Data supplied
____
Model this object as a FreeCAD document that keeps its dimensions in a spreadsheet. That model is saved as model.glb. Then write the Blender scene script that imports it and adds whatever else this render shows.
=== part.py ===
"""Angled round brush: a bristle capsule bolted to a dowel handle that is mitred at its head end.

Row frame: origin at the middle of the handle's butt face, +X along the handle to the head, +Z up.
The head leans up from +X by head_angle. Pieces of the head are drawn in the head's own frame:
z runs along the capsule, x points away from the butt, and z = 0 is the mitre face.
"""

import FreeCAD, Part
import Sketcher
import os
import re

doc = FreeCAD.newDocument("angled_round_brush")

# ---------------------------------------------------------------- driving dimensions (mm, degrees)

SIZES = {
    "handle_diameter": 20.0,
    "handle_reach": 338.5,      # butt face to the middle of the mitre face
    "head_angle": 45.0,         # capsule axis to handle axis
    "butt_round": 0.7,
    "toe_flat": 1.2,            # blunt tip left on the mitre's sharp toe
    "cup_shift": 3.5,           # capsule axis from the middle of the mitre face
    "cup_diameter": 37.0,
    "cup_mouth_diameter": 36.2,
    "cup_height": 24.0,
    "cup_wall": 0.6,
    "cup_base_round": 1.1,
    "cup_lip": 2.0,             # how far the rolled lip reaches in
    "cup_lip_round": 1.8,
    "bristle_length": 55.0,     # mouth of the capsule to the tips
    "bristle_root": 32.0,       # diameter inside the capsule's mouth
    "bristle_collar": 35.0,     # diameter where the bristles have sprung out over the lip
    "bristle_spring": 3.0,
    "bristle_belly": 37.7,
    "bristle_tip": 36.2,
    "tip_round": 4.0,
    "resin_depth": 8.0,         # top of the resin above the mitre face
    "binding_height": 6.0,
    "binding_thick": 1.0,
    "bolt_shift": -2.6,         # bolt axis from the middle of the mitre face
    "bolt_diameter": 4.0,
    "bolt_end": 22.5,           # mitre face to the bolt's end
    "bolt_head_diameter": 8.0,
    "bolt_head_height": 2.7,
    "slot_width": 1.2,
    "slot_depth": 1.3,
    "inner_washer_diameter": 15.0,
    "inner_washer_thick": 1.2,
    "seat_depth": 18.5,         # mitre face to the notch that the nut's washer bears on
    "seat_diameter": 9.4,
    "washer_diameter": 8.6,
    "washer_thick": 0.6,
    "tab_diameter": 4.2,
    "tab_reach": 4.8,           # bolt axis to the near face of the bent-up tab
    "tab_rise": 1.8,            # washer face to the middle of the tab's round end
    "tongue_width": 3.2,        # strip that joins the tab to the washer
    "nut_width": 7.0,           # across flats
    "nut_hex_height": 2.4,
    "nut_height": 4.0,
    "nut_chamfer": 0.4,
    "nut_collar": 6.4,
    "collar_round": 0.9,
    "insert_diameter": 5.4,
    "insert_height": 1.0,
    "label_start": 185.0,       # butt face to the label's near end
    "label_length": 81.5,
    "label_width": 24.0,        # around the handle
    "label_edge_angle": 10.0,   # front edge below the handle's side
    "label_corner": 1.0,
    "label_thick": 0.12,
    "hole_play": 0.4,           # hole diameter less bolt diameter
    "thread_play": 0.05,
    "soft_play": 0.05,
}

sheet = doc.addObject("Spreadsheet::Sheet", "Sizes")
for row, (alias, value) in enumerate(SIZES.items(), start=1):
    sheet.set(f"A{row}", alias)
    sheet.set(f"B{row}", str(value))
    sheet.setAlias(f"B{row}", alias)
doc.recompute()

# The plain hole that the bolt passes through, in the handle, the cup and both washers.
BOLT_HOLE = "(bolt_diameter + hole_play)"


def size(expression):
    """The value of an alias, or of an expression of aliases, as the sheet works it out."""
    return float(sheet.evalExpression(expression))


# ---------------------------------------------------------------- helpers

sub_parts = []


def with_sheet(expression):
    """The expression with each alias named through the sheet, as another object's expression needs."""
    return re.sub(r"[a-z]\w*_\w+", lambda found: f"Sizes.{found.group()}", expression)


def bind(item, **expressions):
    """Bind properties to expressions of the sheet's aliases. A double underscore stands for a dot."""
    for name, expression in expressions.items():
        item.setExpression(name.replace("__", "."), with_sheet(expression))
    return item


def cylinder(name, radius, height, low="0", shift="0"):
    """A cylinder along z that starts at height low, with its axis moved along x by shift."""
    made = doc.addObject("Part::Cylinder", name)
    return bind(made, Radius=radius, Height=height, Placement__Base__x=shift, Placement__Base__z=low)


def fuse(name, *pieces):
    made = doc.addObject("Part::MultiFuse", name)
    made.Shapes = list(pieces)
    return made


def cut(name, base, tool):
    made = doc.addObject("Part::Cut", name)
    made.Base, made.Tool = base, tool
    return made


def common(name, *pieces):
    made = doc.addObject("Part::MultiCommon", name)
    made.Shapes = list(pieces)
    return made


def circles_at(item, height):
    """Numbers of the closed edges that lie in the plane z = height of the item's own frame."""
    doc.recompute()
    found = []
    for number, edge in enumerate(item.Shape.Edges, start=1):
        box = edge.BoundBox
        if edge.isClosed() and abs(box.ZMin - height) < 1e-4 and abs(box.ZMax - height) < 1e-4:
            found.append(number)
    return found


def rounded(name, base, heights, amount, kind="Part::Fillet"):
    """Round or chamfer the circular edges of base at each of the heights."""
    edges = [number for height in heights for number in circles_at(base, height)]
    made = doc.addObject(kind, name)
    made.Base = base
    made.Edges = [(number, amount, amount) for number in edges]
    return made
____
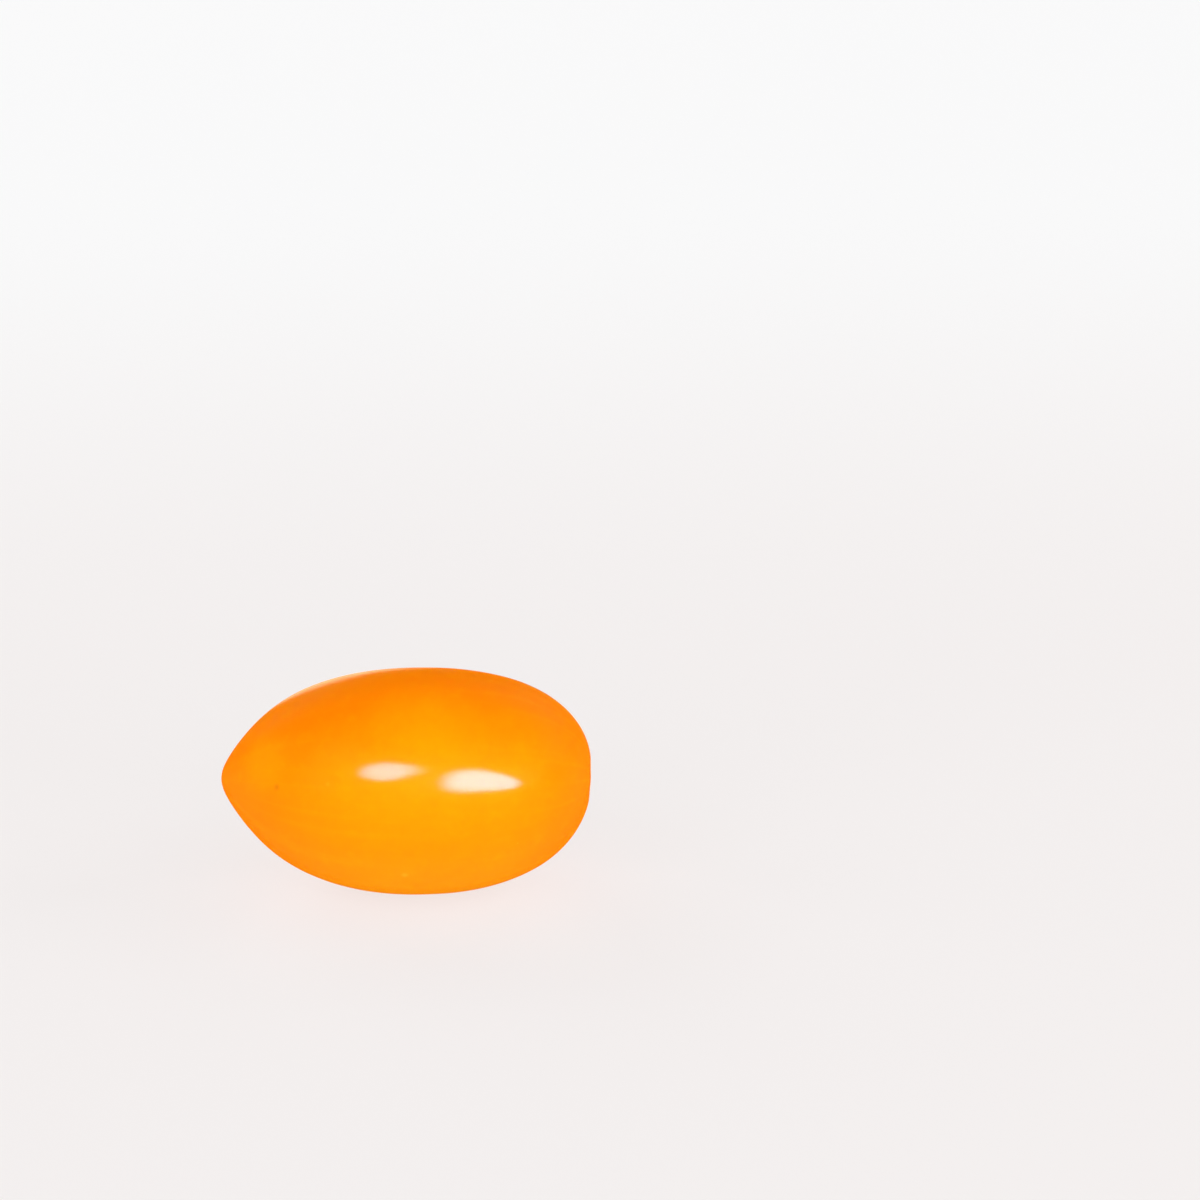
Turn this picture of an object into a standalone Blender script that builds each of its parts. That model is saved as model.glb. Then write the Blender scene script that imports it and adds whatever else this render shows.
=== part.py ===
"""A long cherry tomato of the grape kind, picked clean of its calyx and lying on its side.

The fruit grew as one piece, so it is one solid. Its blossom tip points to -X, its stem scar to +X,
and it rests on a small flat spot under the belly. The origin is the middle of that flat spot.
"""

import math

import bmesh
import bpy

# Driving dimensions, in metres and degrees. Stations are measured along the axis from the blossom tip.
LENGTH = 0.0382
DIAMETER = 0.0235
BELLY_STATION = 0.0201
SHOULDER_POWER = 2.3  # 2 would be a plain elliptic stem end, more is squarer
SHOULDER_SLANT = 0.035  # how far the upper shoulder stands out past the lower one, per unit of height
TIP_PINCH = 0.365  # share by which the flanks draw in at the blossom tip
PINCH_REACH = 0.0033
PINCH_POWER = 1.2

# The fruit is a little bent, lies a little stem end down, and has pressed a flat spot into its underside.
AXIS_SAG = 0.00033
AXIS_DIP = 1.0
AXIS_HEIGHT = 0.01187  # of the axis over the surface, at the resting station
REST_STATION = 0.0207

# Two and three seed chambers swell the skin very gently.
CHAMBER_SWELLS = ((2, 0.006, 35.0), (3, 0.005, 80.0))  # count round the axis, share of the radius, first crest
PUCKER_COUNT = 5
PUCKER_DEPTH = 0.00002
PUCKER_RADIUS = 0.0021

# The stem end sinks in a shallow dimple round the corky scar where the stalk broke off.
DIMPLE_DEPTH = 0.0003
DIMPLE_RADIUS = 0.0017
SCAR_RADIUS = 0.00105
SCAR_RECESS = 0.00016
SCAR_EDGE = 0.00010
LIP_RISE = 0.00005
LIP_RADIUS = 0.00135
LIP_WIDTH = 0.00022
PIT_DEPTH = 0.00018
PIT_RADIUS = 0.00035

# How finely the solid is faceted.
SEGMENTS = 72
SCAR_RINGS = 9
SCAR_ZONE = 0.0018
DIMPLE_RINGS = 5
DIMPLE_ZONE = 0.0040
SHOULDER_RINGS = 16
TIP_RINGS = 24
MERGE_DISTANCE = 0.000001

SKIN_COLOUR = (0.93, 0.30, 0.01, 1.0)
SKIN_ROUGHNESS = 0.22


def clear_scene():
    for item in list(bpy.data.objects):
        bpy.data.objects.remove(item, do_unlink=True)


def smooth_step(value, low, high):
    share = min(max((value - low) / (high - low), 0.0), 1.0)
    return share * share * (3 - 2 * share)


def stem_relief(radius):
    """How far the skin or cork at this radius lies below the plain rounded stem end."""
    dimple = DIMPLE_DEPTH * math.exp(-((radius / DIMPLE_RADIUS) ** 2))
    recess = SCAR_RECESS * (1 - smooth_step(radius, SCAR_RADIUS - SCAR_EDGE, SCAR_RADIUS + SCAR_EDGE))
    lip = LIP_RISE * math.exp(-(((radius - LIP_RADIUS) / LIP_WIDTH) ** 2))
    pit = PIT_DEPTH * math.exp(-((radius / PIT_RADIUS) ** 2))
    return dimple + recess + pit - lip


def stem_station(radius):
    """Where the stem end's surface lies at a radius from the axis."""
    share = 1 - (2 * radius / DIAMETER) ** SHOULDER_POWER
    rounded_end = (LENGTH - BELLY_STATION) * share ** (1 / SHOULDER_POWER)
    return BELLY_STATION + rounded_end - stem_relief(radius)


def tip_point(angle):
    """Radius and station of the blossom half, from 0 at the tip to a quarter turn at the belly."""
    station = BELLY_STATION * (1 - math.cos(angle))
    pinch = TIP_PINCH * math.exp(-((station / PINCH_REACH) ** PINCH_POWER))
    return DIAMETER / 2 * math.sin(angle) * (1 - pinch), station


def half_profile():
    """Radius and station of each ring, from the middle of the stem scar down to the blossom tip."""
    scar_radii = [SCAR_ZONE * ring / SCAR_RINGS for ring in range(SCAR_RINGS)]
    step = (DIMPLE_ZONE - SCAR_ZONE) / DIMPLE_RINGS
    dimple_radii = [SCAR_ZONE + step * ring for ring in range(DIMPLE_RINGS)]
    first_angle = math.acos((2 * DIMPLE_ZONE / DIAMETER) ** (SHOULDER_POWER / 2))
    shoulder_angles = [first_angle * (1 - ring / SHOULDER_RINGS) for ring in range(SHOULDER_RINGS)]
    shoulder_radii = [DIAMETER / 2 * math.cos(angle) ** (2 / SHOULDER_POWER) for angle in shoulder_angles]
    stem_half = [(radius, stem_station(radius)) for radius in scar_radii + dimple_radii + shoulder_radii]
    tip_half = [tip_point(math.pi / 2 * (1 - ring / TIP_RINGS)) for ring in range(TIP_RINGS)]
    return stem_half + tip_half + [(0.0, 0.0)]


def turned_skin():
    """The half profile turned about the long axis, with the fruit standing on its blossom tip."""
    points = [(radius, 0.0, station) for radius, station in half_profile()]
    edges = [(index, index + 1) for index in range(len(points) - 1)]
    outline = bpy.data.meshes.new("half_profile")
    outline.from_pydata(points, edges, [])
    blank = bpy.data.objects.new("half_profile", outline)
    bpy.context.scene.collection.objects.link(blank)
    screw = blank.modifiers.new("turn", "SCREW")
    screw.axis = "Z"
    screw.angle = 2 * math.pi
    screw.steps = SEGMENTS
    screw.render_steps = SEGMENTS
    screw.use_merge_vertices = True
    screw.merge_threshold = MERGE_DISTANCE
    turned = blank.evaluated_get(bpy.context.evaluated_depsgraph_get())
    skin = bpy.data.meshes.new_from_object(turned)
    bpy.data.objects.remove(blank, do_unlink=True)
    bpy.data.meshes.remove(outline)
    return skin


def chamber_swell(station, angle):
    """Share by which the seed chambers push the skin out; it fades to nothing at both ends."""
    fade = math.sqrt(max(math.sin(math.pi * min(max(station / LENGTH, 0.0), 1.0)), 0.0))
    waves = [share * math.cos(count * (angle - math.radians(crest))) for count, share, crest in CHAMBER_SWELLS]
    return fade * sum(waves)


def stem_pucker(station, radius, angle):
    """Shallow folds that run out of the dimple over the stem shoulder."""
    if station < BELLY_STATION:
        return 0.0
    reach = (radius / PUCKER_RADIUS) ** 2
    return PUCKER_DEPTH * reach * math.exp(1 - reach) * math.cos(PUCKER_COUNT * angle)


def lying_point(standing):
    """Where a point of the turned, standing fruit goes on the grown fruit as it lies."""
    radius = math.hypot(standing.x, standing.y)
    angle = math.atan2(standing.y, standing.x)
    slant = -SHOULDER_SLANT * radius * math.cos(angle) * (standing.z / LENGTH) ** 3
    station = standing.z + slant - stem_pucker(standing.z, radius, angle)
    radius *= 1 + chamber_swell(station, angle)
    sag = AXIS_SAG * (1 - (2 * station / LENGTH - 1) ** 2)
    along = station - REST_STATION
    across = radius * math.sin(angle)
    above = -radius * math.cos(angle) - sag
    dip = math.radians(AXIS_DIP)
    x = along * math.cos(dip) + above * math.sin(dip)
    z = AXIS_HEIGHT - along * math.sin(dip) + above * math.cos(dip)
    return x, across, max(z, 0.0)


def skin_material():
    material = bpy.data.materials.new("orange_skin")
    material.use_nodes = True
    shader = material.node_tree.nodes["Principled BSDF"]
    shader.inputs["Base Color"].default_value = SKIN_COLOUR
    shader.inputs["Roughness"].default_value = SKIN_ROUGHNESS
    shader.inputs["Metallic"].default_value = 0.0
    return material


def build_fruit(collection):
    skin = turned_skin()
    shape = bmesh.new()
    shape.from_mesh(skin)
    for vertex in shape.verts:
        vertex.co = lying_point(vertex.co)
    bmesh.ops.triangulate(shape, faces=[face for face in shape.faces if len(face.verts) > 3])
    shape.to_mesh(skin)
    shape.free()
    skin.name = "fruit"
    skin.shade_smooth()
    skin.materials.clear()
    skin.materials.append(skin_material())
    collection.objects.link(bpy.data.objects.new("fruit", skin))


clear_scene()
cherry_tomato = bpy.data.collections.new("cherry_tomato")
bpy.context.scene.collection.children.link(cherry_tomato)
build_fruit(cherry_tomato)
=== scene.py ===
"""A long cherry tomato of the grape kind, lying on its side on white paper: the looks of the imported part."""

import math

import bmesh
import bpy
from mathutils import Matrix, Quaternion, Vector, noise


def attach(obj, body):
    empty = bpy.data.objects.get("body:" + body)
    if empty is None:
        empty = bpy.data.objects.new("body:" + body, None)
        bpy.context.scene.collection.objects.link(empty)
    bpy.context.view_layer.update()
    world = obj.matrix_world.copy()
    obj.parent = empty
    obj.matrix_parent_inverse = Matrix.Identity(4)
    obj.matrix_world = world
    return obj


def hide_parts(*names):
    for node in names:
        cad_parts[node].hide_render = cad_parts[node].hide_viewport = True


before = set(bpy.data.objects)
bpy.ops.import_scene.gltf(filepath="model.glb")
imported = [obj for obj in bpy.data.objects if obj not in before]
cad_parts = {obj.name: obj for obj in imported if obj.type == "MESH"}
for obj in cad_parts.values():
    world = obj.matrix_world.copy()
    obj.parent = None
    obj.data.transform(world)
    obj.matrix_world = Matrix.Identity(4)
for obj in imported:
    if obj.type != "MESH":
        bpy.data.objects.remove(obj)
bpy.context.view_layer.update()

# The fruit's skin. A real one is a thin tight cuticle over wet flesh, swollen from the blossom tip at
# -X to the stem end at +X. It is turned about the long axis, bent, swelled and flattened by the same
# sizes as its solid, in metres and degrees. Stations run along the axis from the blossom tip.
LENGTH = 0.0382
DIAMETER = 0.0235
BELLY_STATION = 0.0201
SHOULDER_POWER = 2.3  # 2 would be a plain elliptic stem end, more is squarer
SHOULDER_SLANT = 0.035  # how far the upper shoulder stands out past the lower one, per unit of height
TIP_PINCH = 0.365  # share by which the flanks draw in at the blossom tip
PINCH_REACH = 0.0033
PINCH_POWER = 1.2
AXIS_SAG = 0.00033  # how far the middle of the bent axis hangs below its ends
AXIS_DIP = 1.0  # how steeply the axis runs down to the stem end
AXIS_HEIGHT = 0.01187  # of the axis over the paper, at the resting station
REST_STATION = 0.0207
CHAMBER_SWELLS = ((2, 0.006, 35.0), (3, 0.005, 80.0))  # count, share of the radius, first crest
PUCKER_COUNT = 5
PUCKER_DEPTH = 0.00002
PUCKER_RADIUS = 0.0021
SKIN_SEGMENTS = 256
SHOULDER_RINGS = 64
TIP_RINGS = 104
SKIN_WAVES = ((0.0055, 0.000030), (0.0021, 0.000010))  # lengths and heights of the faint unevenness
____
Set exercise
Retype verbatim the lines that run from the line containing "shape = bmesh.new()" to the line containing "bpy.data.objects.remove(obj)", both inclusive, and no others.

Task answer
    shape = bmesh.new()
    shape.from_mesh(skin)
    for vertex in shape.verts:
        vertex.co = lying_point(vertex.co)
    bmesh.ops.triangulate(shape, faces=[face for face in shape.faces if len(face.verts) > 3])
    shape.to_mesh(skin)
    shape.free()
    skin.name = "fruit"
    skin.shade_smooth()
    skin.materials.clear()
    skin.materials.append(skin_material())
    collection.objects.link(bpy.data.objects.new("fruit", skin))


clear_scene()
cherry_tomato = bpy.data.collections.new("cherry_tomato")
bpy.context.scene.collection.children.link(cherry_tomato)
build_fruit(cherry_tomato)
=== scene.py ===
"""A long cherry tomato of the grape kind, lying on its side on white paper: the looks of the imported part."""

import math

import bmesh
import bpy
from mathutils import Matrix, Quaternion, Vector, noise


def attach(obj, body):
    empty = bpy.data.objects.get("body:" + body)
    if empty is None:
        empty = bpy.data.objects.new("body:" + body, None)
        bpy.context.scene.collection.objects.link(empty)
    bpy.context.view_layer.update()
    world = obj.matrix_world.copy()
    obj.parent = empty
    obj.matrix_parent_inverse = Matrix.Identity(4)
    obj.matrix_world = world
    return obj


def hide_parts(*names):
    for node in names:
        cad_parts[node].hide_render = cad_parts[node].hide_viewport = True


before = set(bpy.data.objects)
bpy.ops.import_scene.gltf(filepath="model.glb")
imported = [obj for obj in bpy.data.objects if obj not in before]
cad_parts = {obj.name: obj for obj in imported if obj.type == "MESH"}
for obj in cad_parts.values():
    world = obj.matrix_world.copy()
    obj.parent = None
    obj.data.transform(world)
    obj.matrix_world = Matrix.Identity(4)
for obj in imported:
    if obj.type != "MESH":
        bpy.data.objects.remove(obj)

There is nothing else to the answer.